Hex heads are workhorses. Used for ground mount systems, ballasted rooftop arrays, and anywhere you need straightforward torque application. Flange bolts add a built-in washer-like flange that spreads the clamping load — useful when you're fastening into aluminum or softer materials where a standard bolt might bite through.

Carriage Bolts

Less common in solar but worth knowing. The rounded dome head and square shoulder beneath it prevent rotation during tightening, which matters in certain structural attachment scenarios. You'll see these in some ground mount post-to-rail connections.

Self-Tapping and Self-Drilling Variants

For metal roofing applications — standing seam or corrugated metal — self-drilling screws with EPDM washers are the go-to. They seal as they fasten, which is critical for roof penetrations.

Material Selection: This Is Where Most Mistakes Happen

The short answer: 304 or 316 stainless steel for most applications, hot-dip galvanized for ground mounts in non-corrosive environments.

316 stainless has higher molybdenum content than 304, which gives it significantly better resistance to chloride corrosion. If you're within 1,000 feet of a coastline, 316 isn't optional — it's the baseline.

Hot-dip galvanized steel is cost-effective for ground mount structures where you're bolting into steel posts and tubes, but the zinc coating can react galvanically with aluminum racking. Always use a barrier — neoprene or stainless steel — between dissimilar metals.

Aluminum bolts exist but are niche. They eliminate galvanic concerns with aluminum racking but sacrifice tensile strength. I've only seen them spec'd in very specific lightweight residential applications.

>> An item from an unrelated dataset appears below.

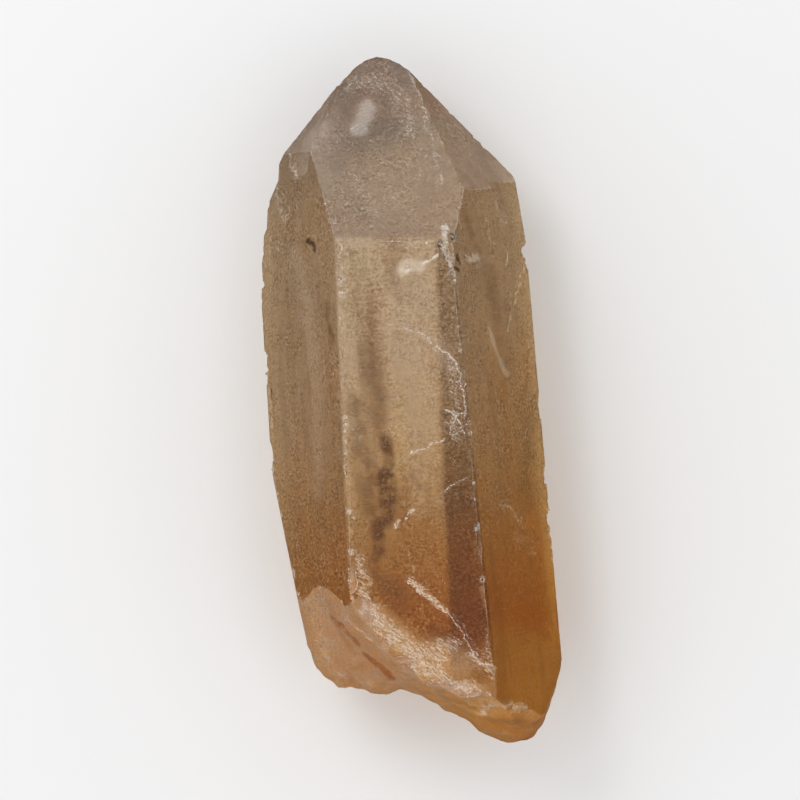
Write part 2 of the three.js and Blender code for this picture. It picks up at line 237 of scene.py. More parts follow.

For a thorough breakdown of grades, coatings, and what to actually ask your supplier, the resource on Solar Mounting Bolts from Mux Bolts covers the sourcing side in detail — including what certifications to look for and red flags when buying overseas.

Torque Specs and Installation Mistakes

Under-torquing is more common than over-torquing in my experience. Installers move fast, and a loose connection that passes visual inspection can work itself free over a season of thermal cycling. Most racking manufacturers publish torque specs — follow them. If you're using an impact driver without a torque-limiting attachment, you're guessing.

Over-torquing aluminum rail connections can strip the T-slot or crack the extrusion. It's less common but I've seen it happen with new crews who are used to working with steel.

Thread engagement matters too. A general rule: the bolt should engage at least 1.5 times its diameter in thread depth. For a 3/8" bolt, that's roughly 9/16" of thread engagement minimum.

Sourcing Without Getting Burned

The solar hardware market has a counterfeiting problem that doesn't get talked about enough. Bolts stamped "316 SS" that are actually 304 — or worse, 201 — are out there. The price difference is significant, and unscrupulous suppliers exploit the fact that most buyers can't tell the difference visually.

A few practical safeguards:

  1. Request mill certificates (also called material test reports) for any bulk order. Legitimate suppliers provide these without hesitation.
  2. Check for markings — grade markings on bolt heads aren't foolproof but are a baseline check.
  3. Use a magnet test as a quick screen: 304 and 316 stainless are weakly magnetic or non-magnetic. Highly magnetic response suggests carbon steel masquerading as stainless.
  4. Buy from suppliers with solar-specific experience, not just general fastener distributors. They understand the application requirements and tend to stock appropriate grades.

Quantity Planning and Waste

Overbuy slightly — 5 to 10% buffer on fastener counts is standard practice. Dropped bolts, damaged threads, and last-minute design adjustments are real. Running out of fasteners on day two of a three-day install is a painful and expensive problem.

The key takeaway here is simple: treat fastener selection as an engineering decision, not a procurement afterthought. The right bolt in the right material, installed at the right torque, is the difference between a system that performs for decades and one that starts showing problems in year three. Get the spec right before you get to the job site.